* _Brief_: In the material below, find each line holding the string "hinge" and copy it.

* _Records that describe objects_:
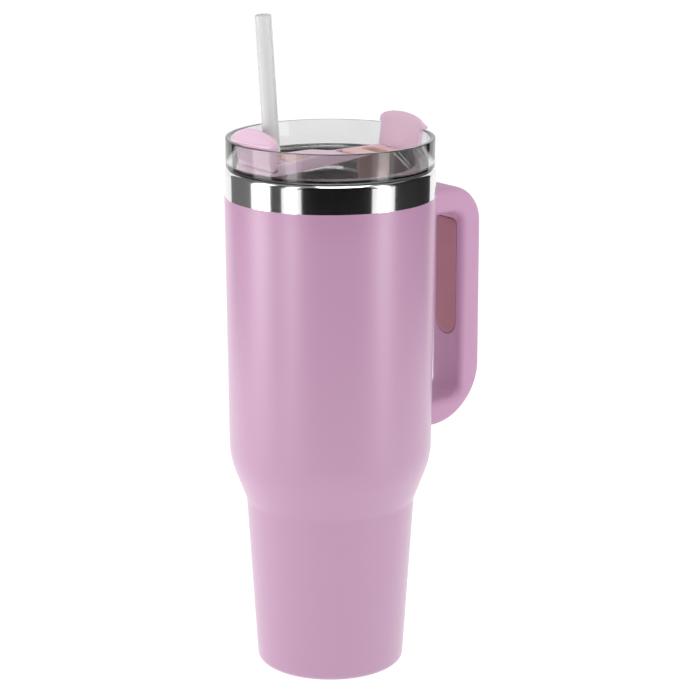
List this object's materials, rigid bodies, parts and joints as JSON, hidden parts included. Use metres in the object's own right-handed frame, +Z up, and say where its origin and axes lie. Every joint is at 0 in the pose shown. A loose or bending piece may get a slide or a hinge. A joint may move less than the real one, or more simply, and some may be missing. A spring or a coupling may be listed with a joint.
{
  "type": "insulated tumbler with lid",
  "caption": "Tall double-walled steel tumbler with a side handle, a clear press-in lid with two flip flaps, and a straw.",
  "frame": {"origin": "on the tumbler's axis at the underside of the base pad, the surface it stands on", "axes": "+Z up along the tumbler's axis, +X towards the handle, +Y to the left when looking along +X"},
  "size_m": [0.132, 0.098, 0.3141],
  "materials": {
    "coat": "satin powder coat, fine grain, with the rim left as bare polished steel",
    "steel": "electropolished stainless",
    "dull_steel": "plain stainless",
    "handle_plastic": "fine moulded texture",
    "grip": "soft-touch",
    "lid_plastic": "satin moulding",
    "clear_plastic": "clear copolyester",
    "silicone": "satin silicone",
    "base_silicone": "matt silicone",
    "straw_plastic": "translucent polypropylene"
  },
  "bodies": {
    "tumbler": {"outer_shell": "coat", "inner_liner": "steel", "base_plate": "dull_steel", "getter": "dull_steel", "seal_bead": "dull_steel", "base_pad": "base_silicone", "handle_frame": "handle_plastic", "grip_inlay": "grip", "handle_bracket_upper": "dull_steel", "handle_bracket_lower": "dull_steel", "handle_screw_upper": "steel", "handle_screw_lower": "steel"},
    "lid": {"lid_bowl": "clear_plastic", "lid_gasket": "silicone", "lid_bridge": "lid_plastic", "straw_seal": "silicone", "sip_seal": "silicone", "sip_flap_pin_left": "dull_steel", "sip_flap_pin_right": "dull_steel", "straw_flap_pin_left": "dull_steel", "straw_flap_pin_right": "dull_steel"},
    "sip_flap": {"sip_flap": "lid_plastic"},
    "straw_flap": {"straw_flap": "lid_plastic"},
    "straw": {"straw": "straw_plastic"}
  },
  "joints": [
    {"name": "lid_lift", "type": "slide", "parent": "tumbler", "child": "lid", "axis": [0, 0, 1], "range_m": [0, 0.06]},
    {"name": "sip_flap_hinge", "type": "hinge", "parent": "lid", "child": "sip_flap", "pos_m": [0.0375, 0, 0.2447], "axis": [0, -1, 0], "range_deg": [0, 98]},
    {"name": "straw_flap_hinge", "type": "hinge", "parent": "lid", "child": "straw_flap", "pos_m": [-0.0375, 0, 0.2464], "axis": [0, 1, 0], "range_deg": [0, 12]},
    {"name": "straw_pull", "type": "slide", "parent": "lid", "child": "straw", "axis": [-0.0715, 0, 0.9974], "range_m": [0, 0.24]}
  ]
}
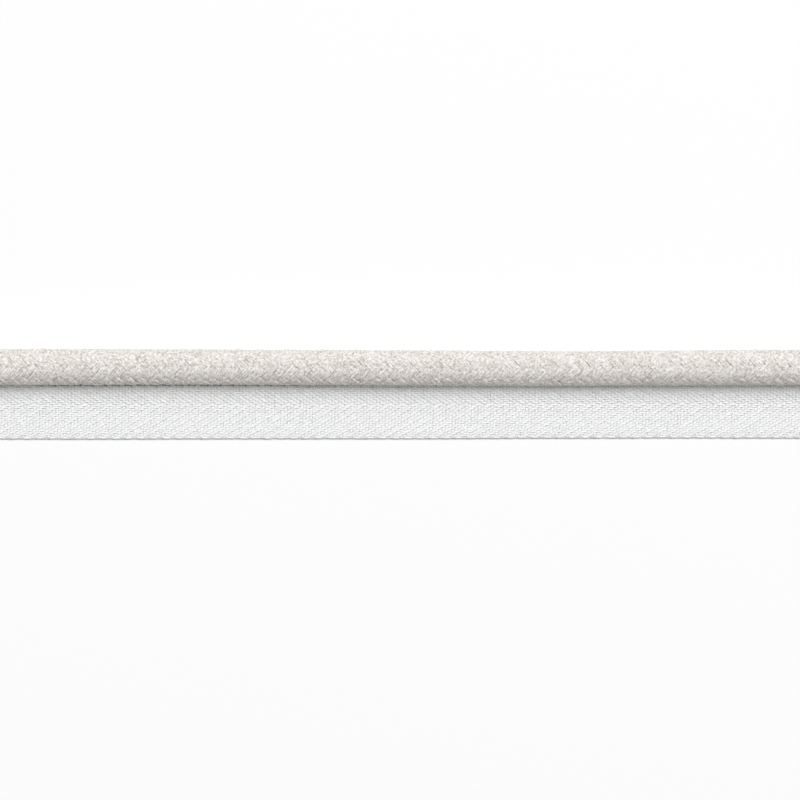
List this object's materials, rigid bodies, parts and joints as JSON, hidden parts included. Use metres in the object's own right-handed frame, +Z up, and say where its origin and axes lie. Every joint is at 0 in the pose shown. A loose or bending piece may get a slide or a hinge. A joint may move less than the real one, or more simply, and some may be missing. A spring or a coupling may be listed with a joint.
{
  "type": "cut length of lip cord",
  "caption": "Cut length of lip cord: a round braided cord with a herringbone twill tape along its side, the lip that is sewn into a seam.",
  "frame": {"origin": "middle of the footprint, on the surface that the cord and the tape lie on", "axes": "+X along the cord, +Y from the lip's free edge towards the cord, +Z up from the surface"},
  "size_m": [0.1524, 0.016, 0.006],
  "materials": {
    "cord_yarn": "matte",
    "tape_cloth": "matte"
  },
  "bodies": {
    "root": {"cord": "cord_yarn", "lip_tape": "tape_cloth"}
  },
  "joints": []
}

* _Answer to this task_:
List this object's materials, rigid bodies, parts and joints as JSON, hidden parts included. Use metres in the object's own right-handed frame, +Z up, and say where its origin and axes lie. Every joint is at 0 in the pose shown. A loose or bending piece may get a slide or a hinge. A joint may move less than the real one, or more simply, and some may be missing. A spring or a coupling may be listed with a joint.
    {"name": "sip_flap_hinge", "type": "hinge", "parent": "lid", "child": "sip_flap", "pos_m": [0.0375, 0, 0.2447], "axis": [0, -1, 0], "range_deg": [0, 98]},
    {"name": "straw_flap_hinge", "type": "hinge", "parent": "lid", "child": "straw_flap", "pos_m": [-0.0375, 0, 0.2464], "axis": [0, 1, 0], "range_deg": [0, 12]},
List this object's materials, rigid bodies, parts and joints as JSON, hidden parts included. Use metres in the object's own right-handed frame, +Z up, and say where its origin and axes lie. Every joint is at 0 in the pose shown. A loose or bending piece may get a slide or a hinge. A joint may move less than the real one, or more simply, and some may be missing. A spring or a coupling may be listed with a joint.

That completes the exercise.